"純正"だけではなくUNIX/Linux環境にも対応
監視をラクにするために重要とされる「モデル化」も、OSやアプリケーション、ID管理、各種サービス……これらに対してすべてイチから自前で実施するとなると、大変な時間と労力を要することになる。
Operations Managerでは、マイクロソフトの各種製品に対するいわば"純正"の管理パックが無償で利用可能となっており、これらを導入することで仮想マシンに対するモデルの適用・監視作業の簡略化が実現できるとのことだ。また、同社はOSについてWindows製品のほかに、AIXやHP-UX、Solaris、Red Hat Enterprise Linux、SUSE Linux Enterprise Serverといった異種環境に対応した管理パックも用意。これらのパックは「各種管理用語などが"Windows語"化されている」ため、「Windowsしか扱ったことがない管理者でも、容易にUNIXやLinuxの仮想マシン環境の監視が行える」(福原氏)という。

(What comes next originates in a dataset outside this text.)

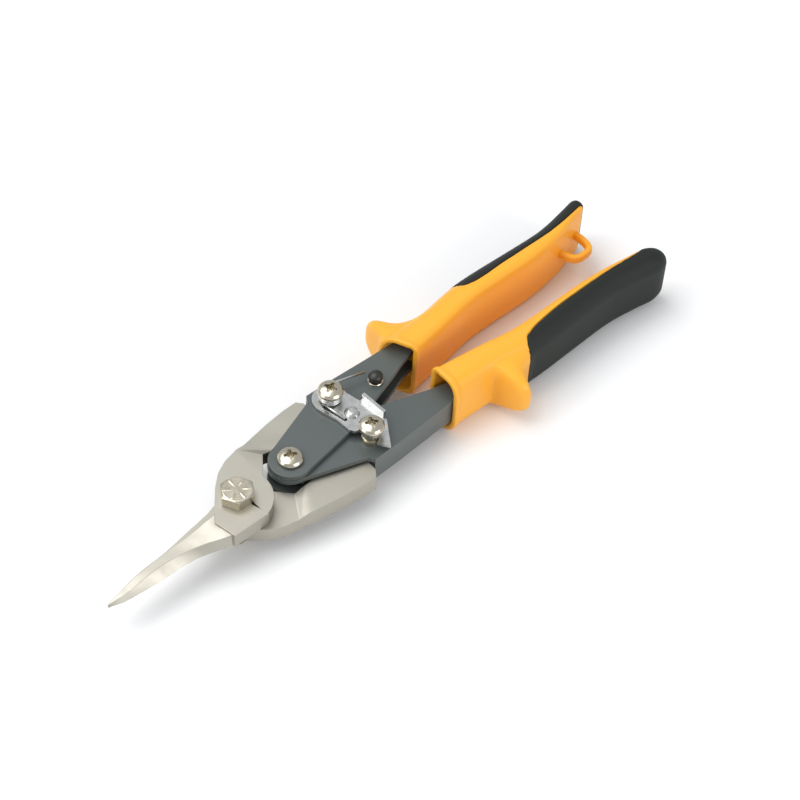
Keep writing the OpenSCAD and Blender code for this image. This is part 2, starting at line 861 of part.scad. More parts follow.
module latch_plate() {
    tab_x = 8.2;
    tab_y0 = -18.4;
    tab_len = 11;
    color(bright)
        at_upper_link() {
            difference() {
                union() {
                    translate([0, 0, latch_z])
                        linear_extrude(latch_t)
                            latch_blank();
                    // Thumb tab, turned up along the rear edge.
                    translate([7.2, tab_y0, latch_z])
                        cube([tab_x - 7.2 + latch_t, tab_len, latch_t]);
                    translate([tab_x, tab_y0, latch_z])
                        cube([latch_t, tab_len, latch_t + tab_h]);
                    // Pressed dome behind the spring hole.
                    translate([1.4, -9.8, latch_top])
                        intersection() {
                            cylinder(r = 2.8, h = 1.4);
                            translate([0, 0, -1.8])
                                sphere(r = 3.4);
                        }
                }
                translate([0, 0, latch_z - 1])
                    cylinder(r = sleeve_r + run_fit, h = latch_t + 2);
                // Way of the catch collar's waist in and out of the notch.
                for (q = [0 : 0.4 : blade_open])
                    translate([catch_at(q)[0], catch_at(q)[1], latch_z - 1])
                        cylinder(r = waist_r + notch_play, h = latch_t + 2);
                // Slot from the pivot to the hole for the spring's hooked leg.
                translate([0, 0, latch_z - 1])
                    linear_extrude(latch_t + 2) {
                        translate([-3.6, -2])
                            circle(r = 1.1);
                        polygon([[-4.7, -2], [-2.5, -2], [-1.6, -10.4], [-3.2, -10.4]]);
                        translate([-2.4, -10.4])
                            circle(r = 0.8);
                    }
            }
        }
}

lower_blade();
upper_blade();
pivot_bolt();
pivot_washer();
pivot_nut();
lower_channel();
upper_channel();
lower_grip();
upper_grip();
lower_grip_insert();
upper_grip_insert();
hanging_loop();
handle_pivot_screw();
handle_pivot_sleeve();
handle_pivot_nut();
lower_link_screw();
lower_link_sleeve();
lower_link_nut();
upper_link_screw();
upper_link_sleeve();
upper_link_nut();
main_spring();
catch_collar();
latch_collar();
latch_plate();
latch_spring();
spring_anchor_post();
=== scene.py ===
"""Looks of a pair of compound-action aviation snips, closed and latched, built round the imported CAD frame.

Metres throughout. +X runs from the main pivot to the grips, +Y to the upper handle, +Z up.
"""

import math

import bmesh
import bpy
import numpy as np
from mathutils import Matrix


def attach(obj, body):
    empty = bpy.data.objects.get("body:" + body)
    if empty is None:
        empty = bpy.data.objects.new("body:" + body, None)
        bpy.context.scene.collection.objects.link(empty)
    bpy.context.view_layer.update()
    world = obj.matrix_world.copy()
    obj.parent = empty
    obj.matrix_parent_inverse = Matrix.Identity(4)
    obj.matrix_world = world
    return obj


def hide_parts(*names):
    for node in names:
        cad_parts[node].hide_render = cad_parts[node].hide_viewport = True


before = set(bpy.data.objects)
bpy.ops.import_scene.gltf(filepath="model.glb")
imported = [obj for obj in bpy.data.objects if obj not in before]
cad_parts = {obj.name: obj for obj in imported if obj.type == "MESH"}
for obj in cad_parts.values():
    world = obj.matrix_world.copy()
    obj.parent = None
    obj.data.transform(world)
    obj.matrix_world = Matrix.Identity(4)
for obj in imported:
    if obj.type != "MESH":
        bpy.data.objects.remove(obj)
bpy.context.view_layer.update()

MM = 0.001


# ---------------------------------------------------------------- materials


def hex_linear(text):
    """sRGB hex colour to linear RGBA."""
    parts = [int(text[i : i + 2], 16) / 255 for i in (1, 3, 5)]
    linear = [c / 12.92 if c <= 0.04045 else ((c + 0.055) / 1.055) ** 2.4 for c in parts]
    return (*linear, 1.0)


def add_node(material, kind, settings=None, inputs=None):
    """A shader node with its settings.

    An input given as a (node, output) pair is linked, and any other is a value.
    """
    tree = material.node_tree
    made = tree.nodes.new(kind)
    for name, value in (settings or {}).items():
        setattr(made, name, value)
    for name, value in (inputs or {}).items():
        if isinstance(value, tuple) and len(value) == 2 and hasattr(value[0], "outputs"):
            tree.links.new(value[0].outputs[value[1]], made.inputs[name])
        else:
            made.inputs[name].default_value = value
    return made


def new_material(name, **surface):
    """A named material: a Principled shader with these socket values, and its Object coordinates."""
    material = bpy.data.materials.new(name)
    material.use_nodes = True
    material.node_tree.nodes.clear()
    shader = add_node(material, "ShaderNodeBsdfPrincipled", {}, surface)
    output = add_node(material, "ShaderNodeOutputMaterial")
    material.node_tree.links.new(shader.outputs["BSDF"], output.inputs["Surface"])
    place = add_node(material, "ShaderNodeTexCoord")
    return material, shader, place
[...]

さらに、Operations ManagerにはHPやIBMなどハードウェアベンダー各社から提供される管理パックも無償で利用可能となっており、例えば、ネットワークカードやストレージの稼働状況などをすばやく把握するといったことが可能になる。
IT投資の適正化に向けて
一般に「IT投資の7割は運用・保守コスト」と言われているが、長谷川氏によると「日本においては7割どころではなく、9割以上が運用・保守コストというケースも多い」というのが実情だという。逆に言えば、「新規IT投資に割り当てられる費用は1割だけ」ということであり、企業競争力を支えるはずの情報システムがいつまでもそれでいいわけがない。
このような状況が課題として認識され始めているということもあってか、運用管理ツールの売上は「世界市場では前年比約30%増という急速な伸びを見せている」(長谷川氏)という。その背景にはWindows Server 2008やWindows 7といったサーバーとクライアント環境が一気に移行するタイミングであることと、仮想化技術の導入という大きな2つの流れがある。もちろん、仮想化技術の先には、クラウドコンピューティング環境への移行という選択肢が企業において検討され始めていることは言うまでもない。
本稿の内容を見るだけでも、ツールによって「9割」も割り当てられている運用・保守コストの削減を少なからず実現できることはわかるだろう。もちろん、各種要素の「モデル化」には業務プロセスの見直しなど、ツールの役割を超越した部分での変革が求められることになるが、急激に変化するビジネス環境やIT環境に対応していくためには、「ツールの導入」を起点(きっかけ)とした変革があってもいいのかもしれない。